GIVEN MATERIAL:
BEGIN
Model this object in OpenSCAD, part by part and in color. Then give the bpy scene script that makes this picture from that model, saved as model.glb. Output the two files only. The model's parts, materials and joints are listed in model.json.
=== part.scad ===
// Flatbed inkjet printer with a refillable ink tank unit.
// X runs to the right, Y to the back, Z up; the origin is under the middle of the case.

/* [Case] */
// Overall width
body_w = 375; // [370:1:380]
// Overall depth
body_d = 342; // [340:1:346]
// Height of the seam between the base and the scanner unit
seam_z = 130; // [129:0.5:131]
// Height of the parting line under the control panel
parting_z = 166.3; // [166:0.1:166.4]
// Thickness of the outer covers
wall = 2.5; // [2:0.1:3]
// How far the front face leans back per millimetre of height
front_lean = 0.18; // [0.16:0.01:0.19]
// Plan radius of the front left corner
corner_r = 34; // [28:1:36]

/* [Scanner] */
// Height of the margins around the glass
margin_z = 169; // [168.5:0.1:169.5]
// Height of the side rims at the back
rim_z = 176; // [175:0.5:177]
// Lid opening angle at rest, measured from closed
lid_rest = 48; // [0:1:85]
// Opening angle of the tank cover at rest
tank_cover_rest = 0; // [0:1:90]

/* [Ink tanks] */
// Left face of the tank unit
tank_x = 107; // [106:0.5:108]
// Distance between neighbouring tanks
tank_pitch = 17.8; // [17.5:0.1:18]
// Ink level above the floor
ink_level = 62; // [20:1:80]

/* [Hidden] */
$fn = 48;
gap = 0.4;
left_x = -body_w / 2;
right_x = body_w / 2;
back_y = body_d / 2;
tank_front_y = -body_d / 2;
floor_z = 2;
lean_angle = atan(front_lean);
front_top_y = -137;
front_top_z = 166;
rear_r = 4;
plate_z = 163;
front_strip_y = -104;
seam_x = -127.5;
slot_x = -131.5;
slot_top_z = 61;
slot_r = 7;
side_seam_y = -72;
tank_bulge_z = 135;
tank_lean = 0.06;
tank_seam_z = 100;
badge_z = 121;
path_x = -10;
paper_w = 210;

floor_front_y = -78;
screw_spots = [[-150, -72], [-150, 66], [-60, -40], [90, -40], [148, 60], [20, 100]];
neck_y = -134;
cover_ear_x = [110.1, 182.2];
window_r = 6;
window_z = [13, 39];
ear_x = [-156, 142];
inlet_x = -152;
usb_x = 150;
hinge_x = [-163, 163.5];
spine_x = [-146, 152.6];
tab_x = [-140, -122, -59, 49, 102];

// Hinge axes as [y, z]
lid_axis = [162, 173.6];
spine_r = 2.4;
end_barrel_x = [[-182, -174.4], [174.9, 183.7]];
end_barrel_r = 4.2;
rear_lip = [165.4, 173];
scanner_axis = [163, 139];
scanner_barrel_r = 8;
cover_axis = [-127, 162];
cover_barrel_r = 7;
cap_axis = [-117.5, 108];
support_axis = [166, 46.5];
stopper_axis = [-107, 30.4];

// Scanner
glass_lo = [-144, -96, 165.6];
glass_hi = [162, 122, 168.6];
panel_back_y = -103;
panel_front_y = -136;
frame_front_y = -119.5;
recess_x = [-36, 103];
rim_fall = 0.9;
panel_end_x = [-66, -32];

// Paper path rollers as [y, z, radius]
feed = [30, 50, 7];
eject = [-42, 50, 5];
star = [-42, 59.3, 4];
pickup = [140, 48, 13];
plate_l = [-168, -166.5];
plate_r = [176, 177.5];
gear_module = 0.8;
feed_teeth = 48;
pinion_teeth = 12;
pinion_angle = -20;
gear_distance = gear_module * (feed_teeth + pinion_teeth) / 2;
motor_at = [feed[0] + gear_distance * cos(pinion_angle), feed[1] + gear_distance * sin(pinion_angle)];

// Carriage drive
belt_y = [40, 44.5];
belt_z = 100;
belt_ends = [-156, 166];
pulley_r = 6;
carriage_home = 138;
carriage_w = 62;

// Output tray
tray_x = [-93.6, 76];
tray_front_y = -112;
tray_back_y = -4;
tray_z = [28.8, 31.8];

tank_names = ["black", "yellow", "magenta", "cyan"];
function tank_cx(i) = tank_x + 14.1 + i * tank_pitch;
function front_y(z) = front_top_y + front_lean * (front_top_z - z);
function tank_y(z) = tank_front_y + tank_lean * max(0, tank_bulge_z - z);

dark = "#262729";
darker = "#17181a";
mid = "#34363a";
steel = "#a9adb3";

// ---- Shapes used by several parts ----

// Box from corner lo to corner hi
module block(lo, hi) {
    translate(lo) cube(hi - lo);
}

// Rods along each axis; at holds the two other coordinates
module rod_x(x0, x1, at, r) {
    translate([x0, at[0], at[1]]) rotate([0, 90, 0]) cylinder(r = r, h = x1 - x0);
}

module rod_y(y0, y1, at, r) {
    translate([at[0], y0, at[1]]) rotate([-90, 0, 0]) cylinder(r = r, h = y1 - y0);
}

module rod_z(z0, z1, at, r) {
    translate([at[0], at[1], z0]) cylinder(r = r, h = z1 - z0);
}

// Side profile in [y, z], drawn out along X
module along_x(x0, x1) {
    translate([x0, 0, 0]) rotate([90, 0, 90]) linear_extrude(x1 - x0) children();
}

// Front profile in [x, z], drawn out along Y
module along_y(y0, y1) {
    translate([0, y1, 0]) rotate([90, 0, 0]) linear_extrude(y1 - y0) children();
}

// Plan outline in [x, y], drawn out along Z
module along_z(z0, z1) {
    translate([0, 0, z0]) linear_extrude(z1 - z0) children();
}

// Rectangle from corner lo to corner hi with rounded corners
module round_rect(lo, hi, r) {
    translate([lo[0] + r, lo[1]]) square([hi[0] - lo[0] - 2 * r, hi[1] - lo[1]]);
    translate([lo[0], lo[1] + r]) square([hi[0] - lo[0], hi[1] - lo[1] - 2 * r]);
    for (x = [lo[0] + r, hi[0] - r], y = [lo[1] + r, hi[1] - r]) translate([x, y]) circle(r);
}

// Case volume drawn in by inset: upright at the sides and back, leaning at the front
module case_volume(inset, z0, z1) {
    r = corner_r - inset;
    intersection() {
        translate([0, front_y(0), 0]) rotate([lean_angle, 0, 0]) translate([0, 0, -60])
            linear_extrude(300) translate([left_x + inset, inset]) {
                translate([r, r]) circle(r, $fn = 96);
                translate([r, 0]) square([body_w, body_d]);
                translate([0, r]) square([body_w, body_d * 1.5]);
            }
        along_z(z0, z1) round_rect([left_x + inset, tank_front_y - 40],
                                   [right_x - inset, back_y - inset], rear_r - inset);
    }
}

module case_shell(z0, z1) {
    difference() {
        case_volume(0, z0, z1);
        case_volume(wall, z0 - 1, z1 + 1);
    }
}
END
REQUIREMENT:
Reproduce the material in full, with no word added or dropped.

SOLUTION:
Model this object in OpenSCAD, part by part and in color. Then give the bpy scene script that makes this picture from that model, saved as model.glb. Output the two files only. The model's parts, materials and joints are listed in model.json.
=== part.scad ===
// Flatbed inkjet printer with a refillable ink tank unit.
// X runs to the right, Y to the back, Z up; the origin is under the middle of the case.

/* [Case] */
// Overall width
body_w = 375; // [370:1:380]
// Overall depth
body_d = 342; // [340:1:346]
// Height of the seam between the base and the scanner unit
seam_z = 130; // [129:0.5:131]
// Height of the parting line under the control panel
parting_z = 166.3; // [166:0.1:166.4]
// Thickness of the outer covers
wall = 2.5; // [2:0.1:3]
// How far the front face leans back per millimetre of height
front_lean = 0.18; // [0.16:0.01:0.19]
// Plan radius of the front left corner
corner_r = 34; // [28:1:36]

/* [Scanner] */
// Height of the margins around the glass
margin_z = 169; // [168.5:0.1:169.5]
// Height of the side rims at the back
rim_z = 176; // [175:0.5:177]
// Lid opening angle at rest, measured from closed
lid_rest = 48; // [0:1:85]
// Opening angle of the tank cover at rest
tank_cover_rest = 0; // [0:1:90]

/* [Ink tanks] */
// Left face of the tank unit
tank_x = 107; // [106:0.5:108]
// Distance between neighbouring tanks
tank_pitch = 17.8; // [17.5:0.1:18]
// Ink level above the floor
ink_level = 62; // [20:1:80]

/* [Hidden] */
$fn = 48;
gap = 0.4;
left_x = -body_w / 2;
right_x = body_w / 2;
back_y = body_d / 2;
tank_front_y = -body_d / 2;
floor_z = 2;
lean_angle = atan(front_lean);
front_top_y = -137;
front_top_z = 166;
rear_r = 4;
plate_z = 163;
front_strip_y = -104;
seam_x = -127.5;
slot_x = -131.5;
slot_top_z = 61;
slot_r = 7;
side_seam_y = -72;
tank_bulge_z = 135;
tank_lean = 0.06;
tank_seam_z = 100;
badge_z = 121;
path_x = -10;
paper_w = 210;

floor_front_y = -78;
screw_spots = [[-150, -72], [-150, 66], [-60, -40], [90, -40], [148, 60], [20, 100]];
neck_y = -134;
cover_ear_x = [110.1, 182.2];
window_r = 6;
window_z = [13, 39];
ear_x = [-156, 142];
inlet_x = -152;
usb_x = 150;
hinge_x = [-163, 163.5];
spine_x = [-146, 152.6];
tab_x = [-140, -122, -59, 49, 102];

// Hinge axes as [y, z]
lid_axis = [162, 173.6];
spine_r = 2.4;
end_barrel_x = [[-182, -174.4], [174.9, 183.7]];
end_barrel_r = 4.2;
rear_lip = [165.4, 173];
scanner_axis = [163, 139];
scanner_barrel_r = 8;
cover_axis = [-127, 162];
cover_barrel_r = 7;
cap_axis = [-117.5, 108];
support_axis = [166, 46.5];
stopper_axis = [-107, 30.4];

// Scanner
glass_lo = [-144, -96, 165.6];
glass_hi = [162, 122, 168.6];
panel_back_y = -103;
panel_front_y = -136;
frame_front_y = -119.5;
recess_x = [-36, 103];
rim_fall = 0.9;
panel_end_x = [-66, -32];

// Paper path rollers as [y, z, radius]
feed = [30, 50, 7];
eject = [-42, 50, 5];
star = [-42, 59.3, 4];
pickup = [140, 48, 13];
plate_l = [-168, -166.5];
plate_r = [176, 177.5];
gear_module = 0.8;
feed_teeth = 48;
pinion_teeth = 12;
pinion_angle = -20;
gear_distance = gear_module * (feed_teeth + pinion_teeth) / 2;
motor_at = [feed[0] + gear_distance * cos(pinion_angle), feed[1] + gear_distance * sin(pinion_angle)];

// Carriage drive
belt_y = [40, 44.5];
belt_z = 100;
belt_ends = [-156, 166];
pulley_r = 6;
carriage_home = 138;
carriage_w = 62;

// Output tray
tray_x = [-93.6, 76];
tray_front_y = -112;
tray_back_y = -4;
tray_z = [28.8, 31.8];

tank_names = ["black", "yellow", "magenta", "cyan"];
function tank_cx(i) = tank_x + 14.1 + i * tank_pitch;
function front_y(z) = front_top_y + front_lean * (front_top_z - z);
function tank_y(z) = tank_front_y + tank_lean * max(0, tank_bulge_z - z);

dark = "#262729";
darker = "#17181a";
mid = "#34363a";
steel = "#a9adb3";

// ---- Shapes used by several parts ----

// Box from corner lo to corner hi
module block(lo, hi) {
    translate(lo) cube(hi - lo);
}

// Rods along each axis; at holds the two other coordinates
module rod_x(x0, x1, at, r) {
    translate([x0, at[0], at[1]]) rotate([0, 90, 0]) cylinder(r = r, h = x1 - x0);
}

module rod_y(y0, y1, at, r) {
    translate([at[0], y0, at[1]]) rotate([-90, 0, 0]) cylinder(r = r, h = y1 - y0);
}

module rod_z(z0, z1, at, r) {
    translate([at[0], at[1], z0]) cylinder(r = r, h = z1 - z0);
}

// Side profile in [y, z], drawn out along X
module along_x(x0, x1) {
    translate([x0, 0, 0]) rotate([90, 0, 90]) linear_extrude(x1 - x0) children();
}

// Front profile in [x, z], drawn out along Y
module along_y(y0, y1) {
    translate([0, y1, 0]) rotate([90, 0, 0]) linear_extrude(y1 - y0) children();
}

// Plan outline in [x, y], drawn out along Z
module along_z(z0, z1) {
    translate([0, 0, z0]) linear_extrude(z1 - z0) children();
}

// Rectangle from corner lo to corner hi with rounded corners
module round_rect(lo, hi, r) {
    translate([lo[0] + r, lo[1]]) square([hi[0] - lo[0] - 2 * r, hi[1] - lo[1]]);
    translate([lo[0], lo[1] + r]) square([hi[0] - lo[0], hi[1] - lo[1] - 2 * r]);
    for (x = [lo[0] + r, hi[0] - r], y = [lo[1] + r, hi[1] - r]) translate([x, y]) circle(r);
}

// Case volume drawn in by inset: upright at the sides and back, leaning at the front
module case_volume(inset, z0, z1) {
    r = corner_r - inset;
    intersection() {
        translate([0, front_y(0), 0]) rotate([lean_angle, 0, 0]) translate([0, 0, -60])
            linear_extrude(300) translate([left_x + inset, inset]) {
                translate([r, r]) circle(r, $fn = 96);
                translate([r, 0]) square([body_w, body_d]);
                translate([0, r]) square([body_w, body_d * 1.5]);
            }
        along_z(z0, z1) round_rect([left_x + inset, tank_front_y - 40],
                                   [right_x - inset, back_y - inset], rear_r - inset);
    }
}

module case_shell(z0, z1) {
    difference() {
        case_volume(0, z0, z1);
        case_volume(wall, z0 - 1, z1 + 1);
    }
}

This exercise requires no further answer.